Post-doctoral fellows (‘’forskarassistent’') can be lab and group leaders and usually carry out independent research, especially when they have been given substantial grants. In some Swedish institutions, however, the title was used to circumvent restrictions on the time that such institutions can hire postdoctoral fellows and thus are not necessarily related to their academic maturity, capability to undertake independent research or show any proof of ability to attract funds to their projects.

===Doktor===
This is an academic title that entails a research education, typically involving publication of scientific articles and successful defense of a doctoral thesis. It is equivalent of a PhD degree.

===Adjunkt===
Adjunkt is a teaching position, often part-time, that requires at least a bachelor's degree, may require a master's degree, and does not require a PhD degree. It is similar to an adjunct instructor in the USA. The adjunkt may have teaching responsibilities at the undergraduate and masters levels. While the adjunkt is common at both universities and colleges, some universities are striving to upgrade adjunkts to lektors. This can be done by allowing the adjunkt time to perform or complete PhD studies, or by systematically replacing adjunkts who have quit or retired with positions as lektors.

===Doktorand===
An individual working to obtain a PhD degree; a PhD student. The Faculty Board may not accept PhD students unless they can prove that the relevant finances are available to support the student. While employment as doktorand is unpopular with faculty for economical reasons, it is widely demanded by student organizations and acknowledge in law. The position as doktorand does not per se distinguish between those students who are employed and those benefiting from public or private grants. It is common to prolong the doktorand employment or scholarship period by teaching as adjunkt or doing other work for the department. Such work cannot exceed 20% of a full-time position, bringing the four year PhD programme to a total of five years.

===Emeritus rank===

The emeritus rank is most commonly used for retired professors, although there is no particular regulation prohibiting a lektor to add the letters em after their title.

==Administrative ranks==
There is also a structure that the ranks of administrative positions follow. These administrative positions form a hierarchy on top of all academics based on a managerial system called "new public management," so the administrators have all the power to make all the decisions from who will be hired or fired to who will teach what or who is allowed to do research.
There is no tenure in the Swedish academia. Instead what they advertise as "permanent" positions are in fact "until further notice" (tillsvidare in Swedish). When the managers want to fire an academic, it is possible to do it regardless of rank, years of service, or any other qualification.

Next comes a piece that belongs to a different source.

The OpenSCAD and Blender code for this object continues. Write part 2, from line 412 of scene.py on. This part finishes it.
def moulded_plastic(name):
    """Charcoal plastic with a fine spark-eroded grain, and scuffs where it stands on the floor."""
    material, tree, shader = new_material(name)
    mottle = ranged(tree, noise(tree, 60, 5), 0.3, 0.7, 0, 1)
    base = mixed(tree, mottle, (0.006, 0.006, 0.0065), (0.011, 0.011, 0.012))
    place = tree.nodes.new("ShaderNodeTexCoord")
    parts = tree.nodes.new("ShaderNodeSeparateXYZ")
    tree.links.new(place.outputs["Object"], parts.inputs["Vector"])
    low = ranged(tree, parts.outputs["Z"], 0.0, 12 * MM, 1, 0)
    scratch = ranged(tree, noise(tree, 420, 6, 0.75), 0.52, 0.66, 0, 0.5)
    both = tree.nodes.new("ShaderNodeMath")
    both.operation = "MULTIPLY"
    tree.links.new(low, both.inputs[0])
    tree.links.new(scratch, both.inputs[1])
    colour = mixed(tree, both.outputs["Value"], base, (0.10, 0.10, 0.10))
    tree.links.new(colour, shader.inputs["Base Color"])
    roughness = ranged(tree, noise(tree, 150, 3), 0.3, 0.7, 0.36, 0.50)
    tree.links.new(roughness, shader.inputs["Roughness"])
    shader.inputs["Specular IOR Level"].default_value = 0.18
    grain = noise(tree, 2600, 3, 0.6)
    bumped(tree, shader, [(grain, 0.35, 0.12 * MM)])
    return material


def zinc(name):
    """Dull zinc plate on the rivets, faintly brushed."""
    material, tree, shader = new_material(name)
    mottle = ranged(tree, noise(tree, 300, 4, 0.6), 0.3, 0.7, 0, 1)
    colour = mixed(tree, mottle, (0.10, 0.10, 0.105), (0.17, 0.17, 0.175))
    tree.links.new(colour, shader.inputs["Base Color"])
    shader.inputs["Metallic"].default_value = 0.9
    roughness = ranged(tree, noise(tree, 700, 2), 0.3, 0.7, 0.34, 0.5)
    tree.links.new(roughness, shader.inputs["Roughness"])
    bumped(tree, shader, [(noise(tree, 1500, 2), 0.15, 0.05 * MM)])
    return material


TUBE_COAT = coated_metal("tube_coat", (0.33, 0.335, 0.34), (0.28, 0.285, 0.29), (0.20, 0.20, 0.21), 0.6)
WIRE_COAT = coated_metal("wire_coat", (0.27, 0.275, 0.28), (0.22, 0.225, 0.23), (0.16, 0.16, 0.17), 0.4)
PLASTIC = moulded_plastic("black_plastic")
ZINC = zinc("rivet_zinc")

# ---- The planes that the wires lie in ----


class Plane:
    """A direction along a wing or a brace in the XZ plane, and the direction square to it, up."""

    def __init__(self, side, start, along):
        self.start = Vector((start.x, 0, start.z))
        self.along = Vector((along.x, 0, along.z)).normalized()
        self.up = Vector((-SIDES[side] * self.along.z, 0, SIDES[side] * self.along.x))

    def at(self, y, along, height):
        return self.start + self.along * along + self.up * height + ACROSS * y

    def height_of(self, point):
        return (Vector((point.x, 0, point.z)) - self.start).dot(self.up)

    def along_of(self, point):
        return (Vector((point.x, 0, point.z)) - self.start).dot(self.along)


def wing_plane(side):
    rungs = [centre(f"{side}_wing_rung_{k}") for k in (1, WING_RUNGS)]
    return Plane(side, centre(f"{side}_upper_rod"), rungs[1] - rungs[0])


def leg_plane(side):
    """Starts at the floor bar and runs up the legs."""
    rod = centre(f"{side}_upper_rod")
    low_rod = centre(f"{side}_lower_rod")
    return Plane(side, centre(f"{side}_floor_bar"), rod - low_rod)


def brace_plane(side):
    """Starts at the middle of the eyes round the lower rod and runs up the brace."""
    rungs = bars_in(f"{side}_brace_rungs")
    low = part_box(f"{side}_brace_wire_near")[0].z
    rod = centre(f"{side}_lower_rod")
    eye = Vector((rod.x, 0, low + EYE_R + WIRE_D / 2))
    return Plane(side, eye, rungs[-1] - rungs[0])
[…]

===Rektor, vice-chancellor (GB), President (US) ===
Most universities and colleges being state institutions, the vice-chancellor is appointed by Government. The appointment is for six years, renewable for two times three years. However, while directors general of all other departments and authorities are parachuted from above, no vice-chancellor is appointed without the board of the university's recommendation. This, in turn, is based on the opinion of lektors, professors and students. A formal account of the hearing process, including aspects of equal opportunity, is part of the recommendation sent to the Government. Vice-chancellor hold the rank of lektor or higher. The private colleges follow a very similar procedure, but with appointment being made either by Government or by the board itself.

===Prorektor===
The board of the university appoints a prorector for the university, who serves as acting rector during the rector's vacation, travels and other absences. The position is proscribed in law; prorektors usually hold the rank of lektor or higher.

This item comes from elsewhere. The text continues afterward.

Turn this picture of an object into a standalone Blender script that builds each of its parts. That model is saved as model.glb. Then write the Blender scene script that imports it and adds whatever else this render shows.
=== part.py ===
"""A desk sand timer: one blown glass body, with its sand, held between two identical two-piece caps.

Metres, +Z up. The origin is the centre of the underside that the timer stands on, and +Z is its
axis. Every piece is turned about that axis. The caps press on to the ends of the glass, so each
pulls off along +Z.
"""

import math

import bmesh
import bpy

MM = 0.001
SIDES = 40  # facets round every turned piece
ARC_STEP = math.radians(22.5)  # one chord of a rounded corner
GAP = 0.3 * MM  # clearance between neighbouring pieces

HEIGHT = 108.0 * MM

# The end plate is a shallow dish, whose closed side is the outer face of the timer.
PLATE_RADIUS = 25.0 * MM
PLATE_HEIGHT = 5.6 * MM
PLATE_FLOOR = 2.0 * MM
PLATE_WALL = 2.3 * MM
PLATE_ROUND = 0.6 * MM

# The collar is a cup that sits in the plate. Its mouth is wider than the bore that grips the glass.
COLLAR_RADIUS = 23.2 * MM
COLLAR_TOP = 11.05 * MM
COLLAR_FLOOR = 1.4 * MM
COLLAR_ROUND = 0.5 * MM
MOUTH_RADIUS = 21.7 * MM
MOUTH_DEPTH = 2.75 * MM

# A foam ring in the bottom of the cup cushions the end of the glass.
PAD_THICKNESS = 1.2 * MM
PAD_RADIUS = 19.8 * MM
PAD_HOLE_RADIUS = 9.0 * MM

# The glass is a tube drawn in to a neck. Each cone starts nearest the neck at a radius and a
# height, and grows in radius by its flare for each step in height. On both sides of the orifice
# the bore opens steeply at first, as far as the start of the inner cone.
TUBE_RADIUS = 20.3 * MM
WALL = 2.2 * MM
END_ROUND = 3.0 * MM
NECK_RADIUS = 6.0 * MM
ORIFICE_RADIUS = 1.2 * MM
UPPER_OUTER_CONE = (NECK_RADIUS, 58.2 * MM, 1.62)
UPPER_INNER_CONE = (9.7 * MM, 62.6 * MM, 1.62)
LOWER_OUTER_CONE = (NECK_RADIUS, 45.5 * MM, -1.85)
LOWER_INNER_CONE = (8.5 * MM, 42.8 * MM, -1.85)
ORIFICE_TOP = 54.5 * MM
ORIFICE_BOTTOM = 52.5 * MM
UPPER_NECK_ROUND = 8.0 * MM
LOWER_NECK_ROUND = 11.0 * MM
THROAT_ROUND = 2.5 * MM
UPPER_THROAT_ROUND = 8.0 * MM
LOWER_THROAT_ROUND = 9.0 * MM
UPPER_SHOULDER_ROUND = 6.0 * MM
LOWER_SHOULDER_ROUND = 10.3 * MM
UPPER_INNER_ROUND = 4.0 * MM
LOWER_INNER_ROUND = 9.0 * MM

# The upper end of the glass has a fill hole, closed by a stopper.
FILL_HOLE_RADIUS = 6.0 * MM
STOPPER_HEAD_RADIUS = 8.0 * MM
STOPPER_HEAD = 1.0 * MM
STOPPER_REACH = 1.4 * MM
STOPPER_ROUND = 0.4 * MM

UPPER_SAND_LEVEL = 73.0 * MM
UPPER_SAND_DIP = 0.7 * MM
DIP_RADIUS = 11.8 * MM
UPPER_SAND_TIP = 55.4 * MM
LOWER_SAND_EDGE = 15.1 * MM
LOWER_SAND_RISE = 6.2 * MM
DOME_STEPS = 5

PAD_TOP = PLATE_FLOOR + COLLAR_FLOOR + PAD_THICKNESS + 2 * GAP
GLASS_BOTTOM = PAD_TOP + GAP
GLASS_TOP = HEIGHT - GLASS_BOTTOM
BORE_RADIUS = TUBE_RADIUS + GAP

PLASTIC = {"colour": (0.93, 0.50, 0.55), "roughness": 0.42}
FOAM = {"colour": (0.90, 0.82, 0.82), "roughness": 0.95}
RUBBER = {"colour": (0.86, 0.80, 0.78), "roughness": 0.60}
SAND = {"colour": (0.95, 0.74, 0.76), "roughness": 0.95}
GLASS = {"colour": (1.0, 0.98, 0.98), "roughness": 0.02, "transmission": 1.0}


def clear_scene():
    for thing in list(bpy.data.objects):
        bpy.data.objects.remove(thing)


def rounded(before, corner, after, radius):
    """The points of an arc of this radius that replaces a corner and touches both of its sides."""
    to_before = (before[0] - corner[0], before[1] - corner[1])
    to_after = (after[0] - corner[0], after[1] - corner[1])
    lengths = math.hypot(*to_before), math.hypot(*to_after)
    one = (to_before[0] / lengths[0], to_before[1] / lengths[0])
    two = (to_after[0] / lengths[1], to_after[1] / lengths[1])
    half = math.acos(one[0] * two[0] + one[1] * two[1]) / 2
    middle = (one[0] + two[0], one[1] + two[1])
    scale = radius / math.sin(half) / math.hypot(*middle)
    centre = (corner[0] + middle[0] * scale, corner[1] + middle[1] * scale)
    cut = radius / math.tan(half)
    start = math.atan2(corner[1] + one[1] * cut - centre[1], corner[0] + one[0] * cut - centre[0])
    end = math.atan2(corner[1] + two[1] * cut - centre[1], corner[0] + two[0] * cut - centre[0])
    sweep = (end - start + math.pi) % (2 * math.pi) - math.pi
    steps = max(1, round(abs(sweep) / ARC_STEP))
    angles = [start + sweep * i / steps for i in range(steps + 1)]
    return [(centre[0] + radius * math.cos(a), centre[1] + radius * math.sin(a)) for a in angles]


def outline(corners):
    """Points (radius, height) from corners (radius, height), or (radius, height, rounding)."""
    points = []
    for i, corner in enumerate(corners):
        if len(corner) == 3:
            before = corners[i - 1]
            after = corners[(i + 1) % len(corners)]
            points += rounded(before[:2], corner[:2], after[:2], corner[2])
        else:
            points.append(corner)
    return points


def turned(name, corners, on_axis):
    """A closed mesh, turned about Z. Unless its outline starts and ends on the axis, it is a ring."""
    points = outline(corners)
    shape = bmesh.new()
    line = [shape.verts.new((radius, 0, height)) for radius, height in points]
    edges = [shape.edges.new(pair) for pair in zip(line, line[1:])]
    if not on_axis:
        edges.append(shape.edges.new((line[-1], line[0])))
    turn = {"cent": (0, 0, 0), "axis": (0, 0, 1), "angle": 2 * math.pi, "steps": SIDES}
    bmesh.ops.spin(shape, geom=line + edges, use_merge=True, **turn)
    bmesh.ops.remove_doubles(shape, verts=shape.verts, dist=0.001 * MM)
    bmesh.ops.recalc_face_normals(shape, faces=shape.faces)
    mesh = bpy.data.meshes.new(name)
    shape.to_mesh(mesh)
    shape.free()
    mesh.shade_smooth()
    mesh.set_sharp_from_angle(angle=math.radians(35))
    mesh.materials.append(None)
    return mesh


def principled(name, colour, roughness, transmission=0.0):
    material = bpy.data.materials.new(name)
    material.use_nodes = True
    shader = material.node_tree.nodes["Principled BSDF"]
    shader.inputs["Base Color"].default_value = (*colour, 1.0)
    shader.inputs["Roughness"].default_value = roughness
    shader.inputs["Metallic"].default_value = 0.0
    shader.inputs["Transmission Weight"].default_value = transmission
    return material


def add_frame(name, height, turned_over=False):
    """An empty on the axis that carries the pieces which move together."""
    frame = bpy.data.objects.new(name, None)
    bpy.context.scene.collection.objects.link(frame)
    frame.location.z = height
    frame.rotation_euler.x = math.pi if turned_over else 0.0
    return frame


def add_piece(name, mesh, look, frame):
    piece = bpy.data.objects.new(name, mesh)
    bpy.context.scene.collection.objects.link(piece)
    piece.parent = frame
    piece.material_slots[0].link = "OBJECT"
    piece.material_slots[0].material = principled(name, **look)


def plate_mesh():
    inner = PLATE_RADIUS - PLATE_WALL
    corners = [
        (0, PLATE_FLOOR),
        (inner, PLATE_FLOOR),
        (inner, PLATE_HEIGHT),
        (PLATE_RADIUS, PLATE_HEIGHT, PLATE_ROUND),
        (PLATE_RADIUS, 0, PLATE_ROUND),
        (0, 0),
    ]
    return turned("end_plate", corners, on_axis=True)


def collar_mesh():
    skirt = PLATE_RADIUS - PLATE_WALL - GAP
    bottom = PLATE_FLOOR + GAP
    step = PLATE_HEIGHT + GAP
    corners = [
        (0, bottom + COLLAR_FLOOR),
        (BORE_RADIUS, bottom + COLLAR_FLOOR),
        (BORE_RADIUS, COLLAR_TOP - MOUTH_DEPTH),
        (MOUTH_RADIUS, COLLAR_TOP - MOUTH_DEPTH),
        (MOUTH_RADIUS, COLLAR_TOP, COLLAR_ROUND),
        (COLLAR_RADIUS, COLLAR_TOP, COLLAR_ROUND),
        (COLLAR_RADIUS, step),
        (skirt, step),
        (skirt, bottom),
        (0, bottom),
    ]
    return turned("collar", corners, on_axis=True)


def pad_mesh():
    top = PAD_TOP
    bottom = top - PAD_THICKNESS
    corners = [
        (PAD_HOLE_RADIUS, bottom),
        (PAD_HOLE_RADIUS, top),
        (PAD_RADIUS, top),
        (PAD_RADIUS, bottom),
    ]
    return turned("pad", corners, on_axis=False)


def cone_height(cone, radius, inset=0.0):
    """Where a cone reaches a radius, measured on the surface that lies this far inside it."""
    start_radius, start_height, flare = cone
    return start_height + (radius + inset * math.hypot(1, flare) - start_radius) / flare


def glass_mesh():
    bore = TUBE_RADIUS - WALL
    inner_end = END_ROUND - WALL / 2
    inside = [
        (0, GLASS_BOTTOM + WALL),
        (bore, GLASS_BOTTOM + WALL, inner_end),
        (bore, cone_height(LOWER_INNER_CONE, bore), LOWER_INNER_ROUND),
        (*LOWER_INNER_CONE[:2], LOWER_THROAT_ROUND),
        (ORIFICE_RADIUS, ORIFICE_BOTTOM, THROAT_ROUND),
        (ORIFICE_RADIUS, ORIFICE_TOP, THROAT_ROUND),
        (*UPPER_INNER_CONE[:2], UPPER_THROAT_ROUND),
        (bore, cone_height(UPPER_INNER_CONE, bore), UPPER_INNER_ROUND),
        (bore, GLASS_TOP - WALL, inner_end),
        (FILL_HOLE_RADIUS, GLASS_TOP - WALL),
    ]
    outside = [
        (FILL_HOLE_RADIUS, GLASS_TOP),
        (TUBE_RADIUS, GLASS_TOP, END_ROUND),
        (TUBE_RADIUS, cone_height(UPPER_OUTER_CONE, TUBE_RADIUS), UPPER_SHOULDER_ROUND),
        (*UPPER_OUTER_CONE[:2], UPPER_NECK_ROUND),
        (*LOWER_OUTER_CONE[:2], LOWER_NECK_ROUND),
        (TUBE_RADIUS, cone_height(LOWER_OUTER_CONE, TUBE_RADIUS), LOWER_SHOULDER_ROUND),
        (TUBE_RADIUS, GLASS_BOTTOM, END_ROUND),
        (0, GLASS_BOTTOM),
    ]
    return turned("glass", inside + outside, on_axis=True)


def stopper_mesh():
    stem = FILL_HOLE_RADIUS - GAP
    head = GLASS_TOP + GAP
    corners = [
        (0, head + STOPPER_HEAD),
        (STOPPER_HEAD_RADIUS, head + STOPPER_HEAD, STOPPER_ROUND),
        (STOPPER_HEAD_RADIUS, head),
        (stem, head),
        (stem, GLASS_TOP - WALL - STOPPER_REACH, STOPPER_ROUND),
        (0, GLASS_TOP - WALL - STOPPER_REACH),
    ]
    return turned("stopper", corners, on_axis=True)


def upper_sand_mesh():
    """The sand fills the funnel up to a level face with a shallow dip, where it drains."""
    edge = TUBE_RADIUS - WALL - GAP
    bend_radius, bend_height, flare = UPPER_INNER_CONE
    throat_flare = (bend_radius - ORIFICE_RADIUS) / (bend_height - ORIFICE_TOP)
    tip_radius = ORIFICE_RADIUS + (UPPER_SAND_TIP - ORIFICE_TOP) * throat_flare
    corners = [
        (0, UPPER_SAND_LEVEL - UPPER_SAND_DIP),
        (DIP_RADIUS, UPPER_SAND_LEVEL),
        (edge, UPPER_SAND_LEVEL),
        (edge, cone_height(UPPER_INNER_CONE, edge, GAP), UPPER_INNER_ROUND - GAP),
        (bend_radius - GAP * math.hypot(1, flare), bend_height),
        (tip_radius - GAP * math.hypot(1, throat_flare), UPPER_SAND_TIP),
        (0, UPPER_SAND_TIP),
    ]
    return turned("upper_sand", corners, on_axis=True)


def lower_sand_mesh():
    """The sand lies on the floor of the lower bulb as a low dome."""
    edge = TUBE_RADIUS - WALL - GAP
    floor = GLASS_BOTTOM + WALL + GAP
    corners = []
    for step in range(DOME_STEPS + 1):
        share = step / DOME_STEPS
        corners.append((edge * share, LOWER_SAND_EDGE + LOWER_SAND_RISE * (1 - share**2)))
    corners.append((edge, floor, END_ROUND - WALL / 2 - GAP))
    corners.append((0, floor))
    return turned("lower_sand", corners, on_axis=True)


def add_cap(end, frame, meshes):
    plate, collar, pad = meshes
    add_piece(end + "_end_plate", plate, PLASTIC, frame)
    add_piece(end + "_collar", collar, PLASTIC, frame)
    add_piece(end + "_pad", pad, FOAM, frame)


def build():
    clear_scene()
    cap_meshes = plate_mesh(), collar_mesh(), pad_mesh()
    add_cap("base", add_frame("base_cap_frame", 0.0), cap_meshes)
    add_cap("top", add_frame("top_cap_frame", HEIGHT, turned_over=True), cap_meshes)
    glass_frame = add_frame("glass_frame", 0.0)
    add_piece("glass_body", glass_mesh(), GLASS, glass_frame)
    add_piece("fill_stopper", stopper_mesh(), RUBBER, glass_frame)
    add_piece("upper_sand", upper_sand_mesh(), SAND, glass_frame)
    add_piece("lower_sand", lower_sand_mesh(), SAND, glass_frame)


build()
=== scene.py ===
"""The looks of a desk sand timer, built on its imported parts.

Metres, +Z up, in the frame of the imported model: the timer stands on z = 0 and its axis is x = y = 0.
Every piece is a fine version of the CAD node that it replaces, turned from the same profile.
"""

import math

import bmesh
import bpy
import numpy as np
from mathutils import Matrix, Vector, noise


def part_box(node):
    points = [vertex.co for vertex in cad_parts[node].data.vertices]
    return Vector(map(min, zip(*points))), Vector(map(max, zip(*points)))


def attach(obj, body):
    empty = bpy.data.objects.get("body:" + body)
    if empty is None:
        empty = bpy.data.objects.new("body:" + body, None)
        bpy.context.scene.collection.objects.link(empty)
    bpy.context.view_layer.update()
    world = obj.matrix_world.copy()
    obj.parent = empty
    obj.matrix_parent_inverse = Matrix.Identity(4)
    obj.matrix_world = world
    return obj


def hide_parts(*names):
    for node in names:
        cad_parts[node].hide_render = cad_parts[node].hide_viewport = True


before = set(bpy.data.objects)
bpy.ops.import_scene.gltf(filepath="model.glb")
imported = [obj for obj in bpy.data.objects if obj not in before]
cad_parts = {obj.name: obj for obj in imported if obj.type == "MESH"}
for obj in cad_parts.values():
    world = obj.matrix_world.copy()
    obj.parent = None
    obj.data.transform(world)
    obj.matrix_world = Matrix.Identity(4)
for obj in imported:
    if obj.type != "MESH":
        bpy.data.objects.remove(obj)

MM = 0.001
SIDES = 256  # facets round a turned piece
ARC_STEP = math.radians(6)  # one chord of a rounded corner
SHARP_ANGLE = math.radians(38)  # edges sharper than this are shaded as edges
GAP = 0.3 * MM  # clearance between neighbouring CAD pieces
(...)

===Vice-rektor, deputy vice-chancellor (GB), vice president (US)===
Several of the large universities have adopted an organization where vice president hold a specific office as the presidents's chargé d'affaires in a particular domain. The office of vice president is not proscribed in law. Procedures and requirements for election as well as missions have therefore varied widely between institutions. Responsibilities include, but are not limited to, Student's Welfare, Education Quality, Off-Campus Programmes, Corporate Affairs, Information Technology and Internationalisation. Vice president usually hold the rank of lektor or higher, but again, this may vary between institutions.

===Dekan, Dekanus, Pro dekan, vice dekan===
While the internal organization of the higher education institutions are not regulated by law, most have opted to divide into faculties or areas headed by a board and a dekan or dekanus, the dean. A pro dean is usually a person with the task of assisting a dean and being the dean's deputy when he is absent. A vice dean has rather been given a special area of responsibility within a faculty, e.g. collaboration with the surrounding society or internationalization. Deans, pro deans and vice deans are commonly appointed by the rector after hearing the opinion of the lektors and professors. They usually serve with a time-limited mandate. Deans, pro deans and vice deans hold the rank of lektor or higher.

===Prefekt===
Most universities and colleges are subdivided into departments, headed by the prefekt and the department board or, sometimes, by the prefekt alone. Prefekts may be appointed by and report directly to the department board, the faculty board or the rector. There are no formal requirements for a prefekt, but adjunkts who have been a prefekt usually hold a position as lektor or higher.